About Yilpinji – Love Magic – Prints

These limited edition prints by Old Masters from Wirrimanu (Balgo Hills) in Western Australia, Yuendumu and Lajamanu in the Northern Territory, have come about as the result of a unique cross-cultural collaboration. It has involved Aboriginal artists, remote art center staff and community organizations, a fine art print publishing house, a number of anthropologists who have specialised knowledge of these cultural groups, and two highly respected non-Indigenous printmakers.

The Kukatja and the Warlpiri people have powerful traditions of love magic rituals and ceremonies, involving the singing of secret love songs as well as other forms of artistic expression. Sometimes this involves the painting of special designs onto their bodies or the production of ‘love objects’ to enact these ceremonies. Called ‘Yilpinji’ in the Warlpiri language, these ceremonies are enacted separately by men and women as a means of attracting the object of their sometimes adulterous or otherwise forbidden desire. In addition, many Dreaming narratives and associated ceremonies belonging to the Kukatja and Warlpiri peoples make powerful statements about the consequences of illicit, illegal love – love that is, that offends the strict riles of their kinship structures. For example, amongst Warlpiri and Kukatja people the ‘love that dare not speak its name’ may well be the love (or lust) of a son-in-law for his mother-in-law, or vice versa.

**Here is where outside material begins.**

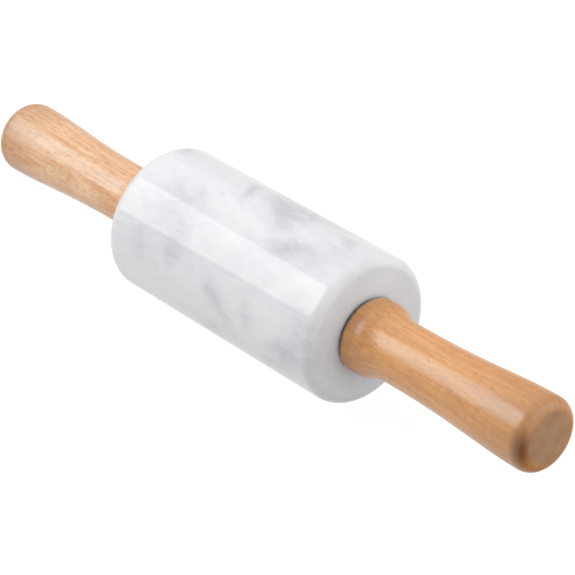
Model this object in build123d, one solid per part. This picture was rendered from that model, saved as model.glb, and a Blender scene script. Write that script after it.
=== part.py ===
"""Mini rolling pin: a marble barrel that spins on two ball bearings between turned beech handles.

The origin is the barrel's centre on the spin axis. +X runs along the pin to the right handle and +Z is
up. Lengths are in millimetres. A steel axle is screwed into both handles, and the barrel turns round it.
The two ends are mirror images, so each piece of the right end is made once and mirrored for the left.
"""

from build123d import *

import math
import os

# Driving dimensions of the outside
BARREL_RADIUS = 25.0
BARREL_LENGTH = 99.0
BARREL_EDGE_RADIUS = 3.4
HANDLE_LENGTH = 78.0
HANDLE_GAP = 0.5  # clear distance from the barrel's end face to the handle's front face

# Turned outline of a handle, from its front collar to its end
COLLAR_RADIUS = 12.55
COLLAR_EDGE_RADIUS = 0.9
COLLAR_BAND = 4.2  # front face to the end of the collar's straight band
SHOULDER_ANGLE = 23.5  # steepest slope between the collar and the neck, in degrees
SHOULDER_RADIUS = 9.5
COVE_RADIUS = 18.5
NECK_RUN = 4.6
SWELL_ANGLE = 3.78  # slope of the grip's straight flank, in degrees
SWELL_RADIUS = 425.0
FLANK_RUN = 12.0
END_ROUND_LENGTH = 4.2  # the end's elliptical rounding, along the pin
END_ROUND_DEPTH = 3.6  # and across it

# Ball bearing 698: 8 mm bore, 19 mm outside diameter, 6 mm wide
BEARING_BORE_RADIUS = 4.0
BEARING_RADIUS = 9.5
BEARING_WIDTH = 6.0
INNER_RING_RADIUS = 5.6
OUTER_RING_INSIDE_RADIUS = 7.9
BALL_RADIUS = 1.5
BALL_COUNT = 7
PITCH_RADIUS = 6.75  # circle of the ball centres
RACE_CLEARANCE = 0.04  # between a ball and each groove, or a ball and its cage pocket
CAGE_INSIDE_RADIUS = 6.1
CAGE_RADIUS = 7.4
CAGE_WIDTH = 4.0
SHIELD_INSIDE_RADIUS = 5.75
SHIELD_RADIUS = 8.5
SHIELD_THICKNESS = 0.3
SHIELD_SETBACK = 0.2  # from the ring's side face to the shield

# Nylon cup that seats a bearing in each end of the barrel
CUP_RADIUS = 11.5
CUP_FLOOR = 2.0
CUP_FLOOR_BORE_RADIUS = 6.6
CUP_LIP = 1.0  # the cup stands this much proud of the bearing, flush with the barrel's end face
CUP_CHAMFER = 0.6
BARREL_BORE_RADIUS = 7.0

# Axle, spacer and fasteners
AXLE_RADIUS = 4.0
AXLE_CHAMFER = 0.8
AXLE_ENGAGEMENT = 16.5  # length of axle thread inside a handle's insert
THREAD_PITCH = 1.25
THREAD_DEPTH = 0.65
SPACER_CLEARANCE = 0.05
SPACER_RADIUS = 5.5
THRUST_WASHER_RADIUS = 5.5
NUT_ACROSS_FLATS = 13.0
NUT_THICKNESS = 4.0
NUT_CHAMFER_ANGLE = 30.0
DUST_WASHER_RADIUS = 11.9
DUST_WASHER_THICKNESS = 0.3
INSERT_RADIUS = 6.0
INSERT_LENGTH = 18.0
INSERT_PITCH = 2.0
INSERT_RIDGE = 0.6
HANDLE_NUT_POCKET_RADIUS = 8.0
HANDLE_DRILL_SPARE = 2.5  # depth of the blind hole behind the insert

# Stations along the pin, right end
BARREL_END = BARREL_LENGTH / 2
HANDLE_FRONT = BARREL_END + HANDLE_GAP
HANDLE_END = HANDLE_FRONT + HANDLE_LENGTH
BEARING_OUT = BARREL_END - CUP_LIP
BEARING_IN = BEARING_OUT - BEARING_WIDTH
BEARING_MIDDLE = (BEARING_IN + BEARING_OUT) / 2
CUP_IN = BEARING_IN - CUP_FLOOR
NUT_FRONT = HANDLE_FRONT
NUT_BACK = NUT_FRONT + NUT_THICKNESS
INSERT_END = NUT_BACK + INSERT_LENGTH
AXLE_END = NUT_BACK + AXLE_ENGAGEMENT


def ring(x_start, x_end, inside_radius, outside_radius):
    """A plain ring or tube about the spin axis."""
    outline = Polyline(
        (x_start, inside_radius),
        (x_end, inside_radius),
        (x_end, outside_radius),
        (x_start, outside_radius),
        close=True,
    )
    return turned(outline)


def turned(*edges):
    """The solid that a closed outline of (x, radius) makes round the spin axis."""
    return revolve(make_face(edges), Axis.X, 360).solid()


def ridges(x_start, x_end, crest, root, pitch):
    """Points of a row of equal V-shaped ridges, from x_start to about x_end."""
    count = round((x_end - x_start) / pitch)
    step = (x_end - x_start) / count
    points = []
    for i in range(count):
        points.append((x_start + i * step, crest))
        points.append((x_start + (i + 0.5) * step, root))
    points.append((x_end, crest))
    return points


def marble_barrel():
    """The rolled stone: a rounded cylinder with a bore and a pocket for a bearing cup in each end."""
    right_half = [
        (0, BARREL_BORE_RADIUS),
        (CUP_IN, BARREL_BORE_RADIUS),
        (CUP_IN, CUP_RADIUS),
        (BARREL_END, CUP_RADIUS),
        (BARREL_END, BARREL_RADIUS - BARREL_EDGE_RADIUS),
    ]
    inside_and_face = Polyline(*right_half)
    edge = JernArc(inside_and_face @ 1, (0, 1), BARREL_EDGE_RADIUS, 90)
    wall = Line(edge @ 1, (0, BARREL_RADIUS))
    middle = Line(wall @ 1, (0, BARREL_BORE_RADIUS))
    half = turned(inside_and_face, edge, wall, middle)
    return (half + mirror(half, about=Plane.YZ)).clean()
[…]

Paintings of Yilpinji not only relate to moral and ethical behaviour and the transgressions that sometimes occur but, like other Dreaming narratives, they are attached to specific tracts of land. The often lengthy narratives associated with the Yilpinji paintings provide guidance about how (ideally) people should interrelate with one’s fellow human beings as well as providing templates for their interactions with other species and with the natural world. Dreaming narratives relating to Love Magic ceremonies and themes have a range of manifestations and iterations, and can be expressed through a variety of art forms.

Dreaming narratives are deemed to be owned (a form of orally transmitted copyright) by certain individuals and groups (communal ownership) within indigenous kinship systems. Usually only certain parts of Dreaming narratives are made publicly available to outsiders or children. The paintings act as mnemonic devices for the longer narratives associated with them. Dreaming narratives closely relate to specific tracts of land and environmental features. At the same time they deal with the ‘big’ or important philosophical, spiritual, moral and ethical subjects. These include life, death, betrayal, dishonesty in relationships, love, hate, lust, incest and other extreme emotions and practices. Sexuality, family relationships, relationships between humans and other species are included as well as relationships between human beings and the environments, youth, aging, physical and psychological survival, birth, death, how to raise children, compassion, generosity, meanness and the like. Many of these Dreaming narratives and their accompanying visual manifestations have a Yilpinji (poorly translated as ‘love magic’) component, providing advice on how not to act, as well as indicating desirable behavior.

In addition, Love Magic charms, spells and songs relate to the many different Dreaming narratives on which the prints in this exhibition are founded. The works here include stories about objects which ‘hold’ love magic, relay information about powerful love ‘singers’ (some good, some evil), as well as relating tales about long term faithfulness in love relationships and the virtures of nurturing and respecting the object of one’s love and desire. This includes the terrible consequences of uncontrolled sexual passion. The paintings, prints and other visual imagery relating to this subject matter can be understood as concentrated, abbreviated versions of these much longer oral narratives.

The folio of prints by these accomplished and knowledgeable artists, men and women of ‘high degree’, explore such themes through the powerful medium of the visual arts.